You have recently returned from the
United States, from the Ravinia Festival. How would you describe the show Cosi fan tutte, in which you played, and the collaboration with conductor James Conlon?

It was a wonderful experience, because I had the immense joy of being in the presence of a cast with high-class colleagues, but also within the Chicago Symphony Orchestra, which, maybe along with the Cleveland Orchestra – with whom I also performed – is one of the best symphony orchestras in America and surely one of the best all around the world. By that I mean a high-quality orchestra, high-quality soloists, and we had James Conlon at the music rack, a remarkable musician, a very fine man, a musician who also involves in the acting part of the opera. It was a very gratifying experience from all points of view.

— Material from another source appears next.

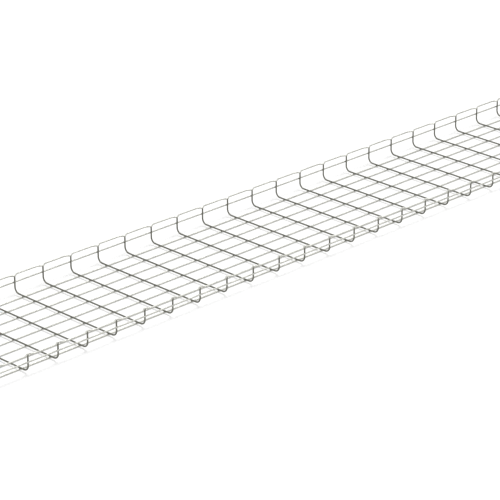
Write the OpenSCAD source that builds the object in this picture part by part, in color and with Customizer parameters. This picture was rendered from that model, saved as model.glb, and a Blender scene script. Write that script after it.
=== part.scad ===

The festival you took part in takes place between July and September and brings on stage great artists of classical music, but also well-known names of pop music. How do you find this combination and what is the audience of such a festival like?

Ravinia has already had a faithful audience that comes in great number. This festival reminded me somehow of the Glyndebourne Festival, although this comparison is not complete. What reminded me of Glyndebourne is that the space in which the events take place disposes, on the one hand, of a closed theatre – Martin Theater – of small scale in America, having only 850 to 900 seats. From our European point of view, but also from the point of view of Mozart’s operas, it is the perfect scale. Next to this theatre there is an enormous pavilion, an open-air stage, but roofed. The theatre and the outdoor stage are surrounded by a splendid park, where every one can have a picnic or perform other outdoor activities. Since the park is fitted with high-quality loudspeakers, one can listen to the concerts and the shows performed indoors. Our Cosi fan tuttewas listened to by people outdoors; so, you can be an indoor spectator, by paying a more expensive price, and an outdoor spectator, on the lawn, at a cheaper price. There are various ways of enjoying this reunion dedicated to music. And, of course, the audience may vary: from opera to musical, jazz, pop, chamber music recitals, vocal recitals. It is, indeed, a very complex programme, yet Ravinia enjoys a important reputation and the audience is always numerous.


You are now in
Romania. What shows and projects are you preparing for the next season?

My agenda shows on August 28th, 2010, a concert at another Festival, in Wales, under the patronage of Bryn Terfel, a baritone I surely needn’t introduce, because he is among the world’s numbers ones. Alongside Bryn Terfel, , Rolando Villazon and Swiss soprano Sylvia Schwartz, we have in mind a concert with opera arias and duets. At the beginning of September I will be in Berlin, starting the rehearsals for a new production with Mozart’s Don Giovanni at the Deutsche Oper. Meanwhile, I will have another gala concert on September 11th, with arias and duets from Mozart and Rossini, alongside soprano Eva Mei, at the ending of another important festival, in Bremen. After finishing the shows with Don Giovanni, where I star as Donna Elvira, I will come back to a role play that is very dear to me, which means to me a kind of return home, a kind of holidays, if I may say so. It is about the role of Cinderella from Rossini’s homonym opera – Nice opera’s new production, all of them before the end of this calendar year.